On Tuesday, word spread among local visitors aboard that there is one vacant residence available for purchase at a price of more than $2 million. Owners also pay an annual “maintenance fee” of $260,000.
One owner from Switzerland, who asked not to be identified, said he and his spouse have been residents for five years and spend 10 months a year enjoying their home on the sea. This year the couple has been enjoying much of an ambitious itinerary that is bringing The World and its residents and crew to 31 countries.
Rick Jaynes and his wife, Cecily, of San Diego went ashore Tuesday for a self-guided walking tour of Eastport’s historic homes. The couple live aboard three months a year, a schedule that he said “took some getting used to.”
“I noticed two things in Eastport, which is a beautiful city,” he said. “There are a lot of ‘for sale’ signs, and there are also many houses that are being worked on or are being repainted.
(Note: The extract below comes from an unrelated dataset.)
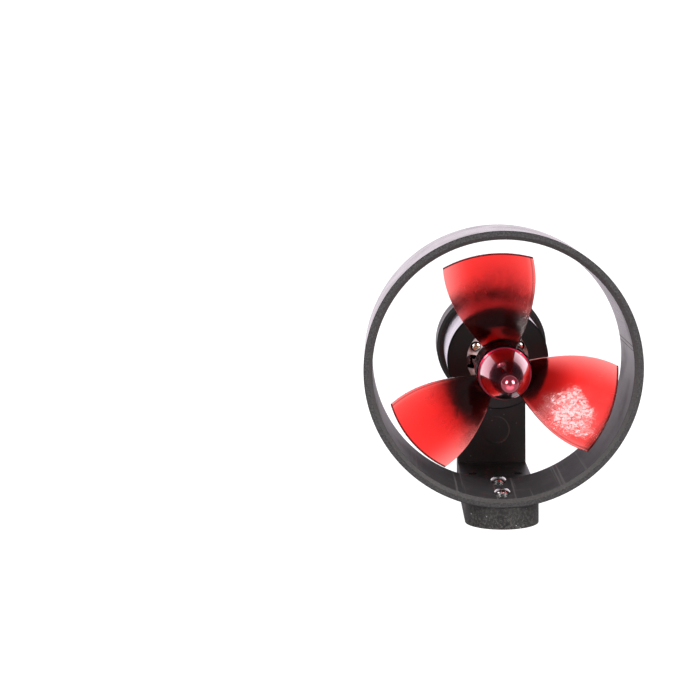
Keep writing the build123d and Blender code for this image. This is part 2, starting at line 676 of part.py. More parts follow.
def stator_coils():
    """One wound coil on each tooth."""
    inner = TOOTH_TIP_RADIUS + TOOTH_TIP_THICKNESS + COIL_GAP
    hole_width = TOOTH_WIDTH + 2 * COIL_GAP
    half_width = hole_width / 2 + COIL_THICKNESS
    yoke_inner = YOKE_RADIUS - YOKE_THICKNESS
    outer = math.sqrt(yoke_inner**2 - half_width**2) - COIL_GAP
    depth = outer - inner
    hole_length = STACK_LENGTH + 2 * COIL_GAP
    coil = Box(depth, hole_length + 2 * COIL_THICKNESS, 2 * half_width)
    coil = fillet(coil.edges().filter_by(Axis.X), COIL_CORNER)
    coil -= Box(depth * 2, hole_length, hole_width)
    placed = Pos((inner + outer) / 2, STACK_MIDDLE, 0) * coil
    return [lifted(copy) for copy in around(placed, TOOTH_COUNT)]


def rotor_core():
    """The rotor's steel core, with bosses that reach both bearings."""
    bore = SHAFT_RADIUS + FIXED_FIT
    return lifted(
        turned(
            [
                (bore, FRONT_BEARING_BACK),
                (ROTOR_BOSS_RADIUS, FRONT_BEARING_BACK),
                (ROTOR_BOSS_RADIUS, STACK_FRONT),
                (ROTOR_RADIUS, STACK_FRONT),
                (ROTOR_RADIUS, STACK_BACK),
                (ROTOR_BOSS_RADIUS, STACK_BACK),
                (ROTOR_BOSS_RADIUS, REAR_BEARING),
                (bore, REAR_BEARING),
            ]
        )
    )


def rotor_magnets():
    """Arc magnets on the rotor's core."""
    inner = ROTOR_RADIUS + FIXED_FIT
    outer = ROTOR_RADIUS + MAGNET_THICKNESS
    outline = make_face(
        Polyline(
            (inner, STACK_FRONT),
            (outer, STACK_FRONT),
            (outer, STACK_BACK),
            (inner, STACK_BACK),
            close=True,
        )
    )
    magnet = revolve(outline, Axis.Y, revolution_arc=MAGNET_SPAN)
    return [lifted(copy) for copy in around(magnet, MAGNET_COUNT)]


def race_groove(front):
    """The ball track, as a ring that is cut from both races."""
    track = Pos(BALL_CIRCLE, front + BEARING_WIDTH / 2) * Circle(BALL_RADIUS + RUNNING_FIT)
    return revolve(track, Axis.Y)


def outer_race(front):
    """A bearing's outer ring."""
    ring = tube(BEARING_RADIUS, OUTER_LAND_RADIUS, front, front + BEARING_WIDTH)
    return lifted(ring - race_groove(front))


def inner_race(front):
    """A bearing's inner ring."""
    ring = tube(INNER_LAND_RADIUS, SHAFT_RADIUS + FIXED_FIT, front, front + BEARING_WIDTH)
    return lifted(ring - race_groove(front))


def bearing_balls(front):
    """A bearing's balls."""
    ball = Pos(BALL_CIRCLE, front + BEARING_WIDTH / 2, 0) * Sphere(BALL_RADIUS)
    return [lifted(copy) for copy in around(ball, BALL_COUNT)]


def bearing_cage(front):
    """The ring that keeps a bearing's balls apart."""
    middle = front + BEARING_WIDTH / 2
    ring = tube(
        CAGE_OUTER_RADIUS, CAGE_INNER_RADIUS, middle - CAGE_WIDTH / 2, middle + CAGE_WIDTH / 2
    )
    pocket = Rot(0, 90, 0) * Cylinder(BALL_RADIUS + RUNNING_FIT, BALL_CIRCLE)
    for copy in around(Pos(BALL_CIRCLE, middle, 0) * pocket, BALL_COUNT):
        ring -= copy
    return lifted(ring)


def lead_grommet():
    """The rubber grommet in the bracket's back wall, which the leads come out of."""
    neck = slot_body(
        SLOT_WIDTH - 2 * FIXED_FIT, SLOT_HEIGHT - 2 * FIXED_FIT, MOTOR_BACK, BRACKET_BACK
    )
    flange = slot_body(
        SLOT_WIDTH + 2 * GROMMET_FLANGE, SLOT_HEIGHT + 2 * GROMMET_FLANGE, BRACKET_BACK, LEAD_EXIT
    )
    return lifted(neck + flange)


# Each lead's route, by hand: from the grommet down behind the pillar and back along the floor
LEAD_ROUTES = {
    "red": [
        (-LEAD_SPACING, LEAD_EXIT, LEAD_EXIT_HEIGHT),
        (-LEAD_SPACING, 36.2, LEAD_EXIT_HEIGHT),
        (-3.0, 42.2, 24.8),
        (-3.4, 44.6, 14.6),
        (-3.8, 50.2, 5.2),
        (-5.2, 60.6, 1.3),
        (-5.4, 71.4, 1.0),
        (-3.2, 81.6, 2.05),
        (-2.4, 90.4, 2.05),
    ],
    "yellow": [
        (0.0, LEAD_EXIT, LEAD_EXIT_HEIGHT),
        (0.0, 35.8, LEAD_EXIT_HEIGHT),
        (0.6, 40.8, 24.4),
        (0.4, 42.8, 14.2),
        (1.4, 48.0, 5.0),
        (2.2, 58.0, 1.3),
        (0.9, 68.6, 1.0),
        (1.8, 78.6, 2.05),
        (2.9, 87.4, 2.05),
    ],
    "black": [
        (LEAD_SPACING, LEAD_EXIT, LEAD_EXIT_HEIGHT),
        (LEAD_SPACING, 36.4, LEAD_EXIT_HEIGHT),
        (3.8, 42.8, 24.0),
        (4.6, 45.6, 14.0),
        (6.4, 51.4, 4.8),
        (8.6, 61.4, 1.3),
        (9.7, 71.8, 1.0),
        (8.4, 82.0, 2.05),
        (8.1, 91.0, 2.05),
    ],
}


def lead_path(points):
    """Straight runs joined by tangent arcs, each as large as its two runs allow."""
    spots = [Vector(*point) for point in points]
    runs = [after - before for before, after in zip(spots, spots[1:])]
    radii = []
    for before, after in zip(runs, runs[1:]):
        half_turn = math.radians(before.get_angle(after)) / 2
        radii.append(0.45 * min(before.length, after.length) / math.tan(half_turn))
    return FilletPolyline(*spots, radius=radii), radii


def lead(name):
    """A free lead, from the grommet to its plug."""
    path, radii = lead_path(LEAD_ROUTES[name])
    section = Plane(origin=path @ 0, z_dir=path % 0) * Circle(LEAD_DIAMETER / 2)
    body = sweep(section, path=path)
    expected = math.pi * (LEAD_DIAMETER / 2) ** 2 * path.length
    print(
        f"{name} lead: {path.length:.1f} long, volume {body.volume:.1f} of {expected:.1f}, radii",
        [round(radius, 1) for radius in radii],
    )
    return body


def at_lead_end(name, shape):
    """A shape that was drawn along +Z, placed on the end of a lead."""
    points = LEAD_ROUTES[name]
    end = Vector(*points[-1])
    return Plane(origin=end, z_dir=end - Vector(*points[-2])) * shape


def bullet_plug(name):
    """The bullet plug that is soldered to a lead: a cup, a collar and a sprung pin."""
    collar_front = PLUG_CUP_LENGTH + PLUG_COLLAR_LENGTH
    pin_front = collar_front + PLUG_PIN_LENGTH
    outline = [
        Line((0, 0), (PLUG_CUP_RADIUS, 0)),
        Line((PLUG_CUP_RADIUS, 0), (PLUG_CUP_RADIUS, PLUG_CUP_LENGTH)),
        Line((PLUG_CUP_RADIUS, PLUG_CUP_LENGTH), (PLUG_COLLAR_RADIUS, PLUG_CUP_LENGTH)),
        Line((PLUG_COLLAR_RADIUS, PLUG_CUP_LENGTH), (PLUG_COLLAR_RADIUS, collar_front)),
        Line((PLUG_COLLAR_RADIUS, collar_front), (PLUG_PIN_END_RADIUS, collar_front)),
        ThreePointArc(
            (PLUG_PIN_END_RADIUS, collar_front),
            (PLUG_COLLAR_RADIUS, collar_front + PLUG_PIN_LENGTH / 2),
            (PLUG_PIN_END_RADIUS, pin_front - PLUG_TIP_CHAMFER),
        ),
        Line(
            (PLUG_PIN_END_RADIUS, pin_front - PLUG_TIP_CHAMFER),
            (PLUG_PIN_END_RADIUS - PLUG_TIP_CHAMFER, pin_front),
        ),
        Line((PLUG_PIN_END_RADIUS - PLUG_TIP_CHAMFER, pin_front), (0, pin_front)),
        Line((0, pin_front), (0, 0)),
    ]
    return at_lead_end(name, revolve(Plane.XZ * make_face(outline), Axis.Z))


def lead_sleeve(name):
    """The shrink sleeve over a lead's end and its plug's cup."""
    over_lead = LEAD_DIAMETER / 2 + FIXED_FIT
    over_cup = PLUG_CUP_RADIUS + FIXED_FIT
    outline = Polyline(
        (over_lead, -SLEEVE_OVER_LEAD),
        (SLEEVE_END_RADIUS, -SLEEVE_OVER_LEAD),
        (SLEEVE_RADIUS, -SLEEVE_OVER_LEAD / 2),
        (SLEEVE_RADIUS, PLUG_CUP_LENGTH),
        (over_cup, PLUG_CUP_LENGTH),
        (over_cup, 0),
        (over_lead, 0),
        close=True,
    )
    return at_lead_end(name, revolve(Plane.XZ * make_face(outline), Axis.Z))


def save(name, shape):
    """Write one named piece, or a group of like pieces, to its own file."""
    solids = shape if isinstance(shape, list) else [shape]
    group = Compound(children=[solid for piece in solids for solid in piece.solids()])
    group.label = name
    export_step(group, f"parts/{name}.step")


def main():
    os.makedirs("parts", exist_ok=True)
    save("duct_ring", duct_ring())
    save("duct_screws", duct_screws())
    save("mount_bracket", mount_bracket())
    save("motor_screws", motor_screws())
    save("propeller", propeller())
    save("drive_dog", drive_dog())
    save("dog_grub_screw", dog_grub_screw())
    save("prop_washer", prop_washer())
    save("prop_nut", prop_nut())
    save("motor_shaft", motor_shaft())
    save("shaft_clip", shaft_clip())
    save("front_cover", front_cover())
    save("front_plate", front_plate())
    save("plate_screws", plate_screws())
    save("bearing_housing", bearing_housing())
    save("motor_can", motor_can())
    save("rear_end_cap", rear_end_cap())
    save("stator_core", stator_core())
    save("stator_coils", stator_coils())
    save("rotor_core", rotor_core())
    save("rotor_magnets", rotor_magnets())
    for place, front in (("front", FRONT_BEARING), ("rear", REAR_BEARING)):
        save(f"{place}_outer_race", outer_race(front))
        save(f"{place}_inner_race", inner_race(front))
        save(f"{place}_balls", bearing_balls(front))
        save(f"{place}_cage", bearing_cage(front))
    save("lead_grommet", lead_grommet())
    for name in LEAD_ROUTES:
        save(f"lead_{name}", lead(name))
        save(f"plug_{name}", bullet_plug(name))
        save(f"sleeve_{name}", lead_sleeve(name))


main()
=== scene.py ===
import json
import math

import bpy
from mathutils import Matrix, Vector

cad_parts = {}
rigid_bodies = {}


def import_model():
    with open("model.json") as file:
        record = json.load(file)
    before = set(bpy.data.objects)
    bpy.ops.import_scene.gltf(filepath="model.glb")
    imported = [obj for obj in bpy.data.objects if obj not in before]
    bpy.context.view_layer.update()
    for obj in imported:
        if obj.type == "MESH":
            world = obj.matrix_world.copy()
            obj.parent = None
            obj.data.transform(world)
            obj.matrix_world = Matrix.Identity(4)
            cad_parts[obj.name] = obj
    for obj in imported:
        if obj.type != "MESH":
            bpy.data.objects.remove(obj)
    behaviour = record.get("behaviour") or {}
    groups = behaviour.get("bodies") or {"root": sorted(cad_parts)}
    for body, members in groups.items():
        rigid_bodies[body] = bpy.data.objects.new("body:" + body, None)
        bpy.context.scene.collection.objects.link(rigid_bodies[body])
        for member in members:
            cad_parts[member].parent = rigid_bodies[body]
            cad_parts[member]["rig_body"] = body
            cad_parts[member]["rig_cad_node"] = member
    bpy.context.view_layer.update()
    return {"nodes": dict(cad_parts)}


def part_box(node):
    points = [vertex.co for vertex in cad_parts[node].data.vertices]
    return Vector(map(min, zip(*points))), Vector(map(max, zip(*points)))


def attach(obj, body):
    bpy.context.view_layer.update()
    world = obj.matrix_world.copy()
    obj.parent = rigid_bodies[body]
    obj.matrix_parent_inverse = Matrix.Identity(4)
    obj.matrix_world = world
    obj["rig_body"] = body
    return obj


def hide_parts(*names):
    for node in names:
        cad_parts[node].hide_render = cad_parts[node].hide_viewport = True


bl_info = {
    "name": "Ducted thruster finishes",
    "version": (1, 0, 0),
    "blender": (4, 5, 0),
    "location": "3D View > Sidebar > Thruster",
    "description": "Gives a ducted underwater thruster its leads, edges, finishes and studio",
    "category": "Object",
}

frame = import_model()

# Sizes taken from the CAD, in metres: the propeller's axis runs along y at AXIS_HEIGHT
DUCT_LOW, DUCT_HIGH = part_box("duct_ring")
NUT_LOW, NUT_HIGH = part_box("prop_nut")
AXIS_HEIGHT = (DUCT_LOW.z + DUCT_HIGH.z) / 2
DUCT_RADIUS = (DUCT_HIGH.x - DUCT_LOW.x) / 2
NUT_TIP = NUT_LOW.y
NUT_RADIUS = (NUT_HIGH.x - NUT_LOW.x) / 2
BLADE_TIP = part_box("propeller")[1].z - AXIS_HEIGHT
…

There’s a lot of activity here.”
Chris Gardner, who runs the Eastport Port Authority and is chairman of the Washington County Board of Commissioners, was among a contingent of 15 local dignitaries and tourism boosters who came aboard for a 30-minute champagne reception with the ship’s captain, Erik Bredhe, and an hourlong tour of the ship’s endless amenities. Gardner said visits such as Tuesday’s docking of The World not only have an immediate economic effect on merchants — one local lobsterman sold 250 live lobsters and 100 pounds of lobster meat to the ship — but also bring to Eastport people who never knew it existed.
“There’s economic activity not only in bringing these people to town,” he said of the residents aboard. “It’s also bringing other people to town to see this unique ship. We see people today coming to town from both directions: not only those coming ashore to experience Eastport as an attraction, but those coming to town to see the ship as an attraction. And the economic activity we are experiencing will go beyond today. We already have people who arrived here this summer on previous cruise ships reaching back, making B&B reservations for future visits. We believe in our little town, and we’re excited.”
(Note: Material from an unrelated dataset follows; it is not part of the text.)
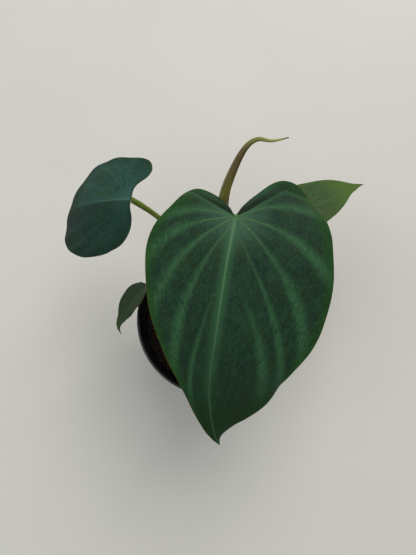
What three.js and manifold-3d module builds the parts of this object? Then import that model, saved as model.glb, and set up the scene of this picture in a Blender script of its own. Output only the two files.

Bredhe, a Swede who has been a senior crew member since The World was built in Scandinavia more than 10 years ago, said residents enjoy small, out-of-the-way, lesser-known ports of call.
“I don’t think that ports that can accommodate a ship like this can get much smaller,” Bredhe said, referring to Eastport. “Then again, we’ve been to places that aren’t even on the map.”
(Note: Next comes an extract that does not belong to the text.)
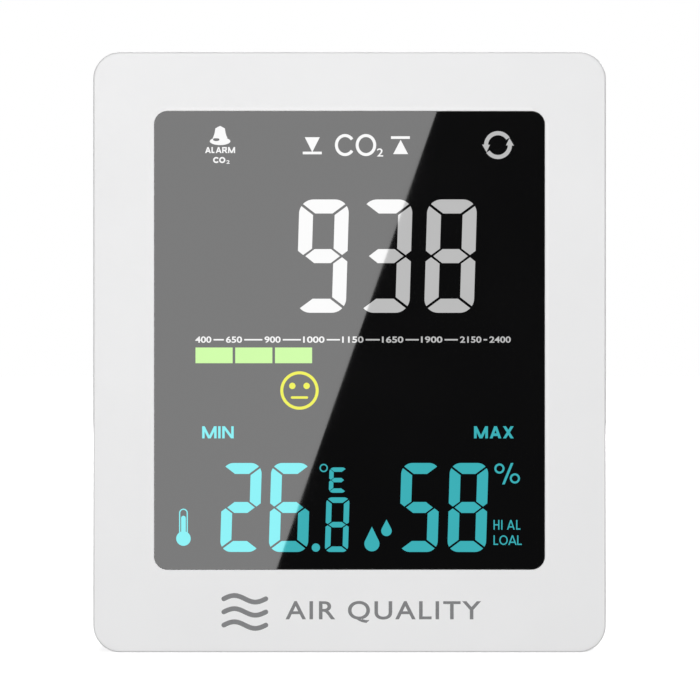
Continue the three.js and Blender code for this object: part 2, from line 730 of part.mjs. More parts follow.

The World’s next stop is Bar Harbor, which Bredhe said will not be the same experience as Eastport.
“Our residents enjoy the solitude and the personal attention that they get in a community like Eastport,” he said. “Maybe you could get that in Bar Harbor 10 years ago, but not now.”
The ship made its way to Maine down the North Atlantic coast from Canada’s Northwest Passage. It arrived in Eastport after stays in Halifax, Nova Scotia, and St. Andrews, New Brunswick.
“It was very nice, but there was no ice,” Bredhe said of the Northwest Passage. “We didn’t see ice until we came to Greenland.”
After its brief stays in Bar Harbor, Rockland and Portland, The World will head to Boston. From there it heads to Bermuda, before reversing course and docking in New York City. From there it continues to Florida by way of the Bahamas.
Among the local shops that saw The World’s visit light up their revenues was Raye’s Mustard, an Eastport landmark that still uses a stone grinding process for fabricating a wide array of the spicy condiment. Owner Karen Raye was among those who toured the ship before she headed back to meet and greet those from the ship who came into her store and toured its production facility.
“The people I’ve seen have been pretty enthusiastic and seem to be enjoying Eastport,” she said Tuesday afternoon. “It’s been good for our business. Most people don’t buy a lot, but we get their names and addresses and can follow up with them. There was one couple off the ship in here today from San Francisco, and I was able to tell them where they could find Raye’s Mustard there.”
The World was the last of seven visits this tourist season by passenger ships. Raye said she expects the arrival of visitors by sea will expand.
“I think Eastport is evolving into the cruise market, but not in a big way,” she said, adding that the effort has been mostly volunteer. “Those behind this locally — people like Chris Brown and Tessa Ftorek — are being very careful about how they go about it. We’re not Bar Harbor.”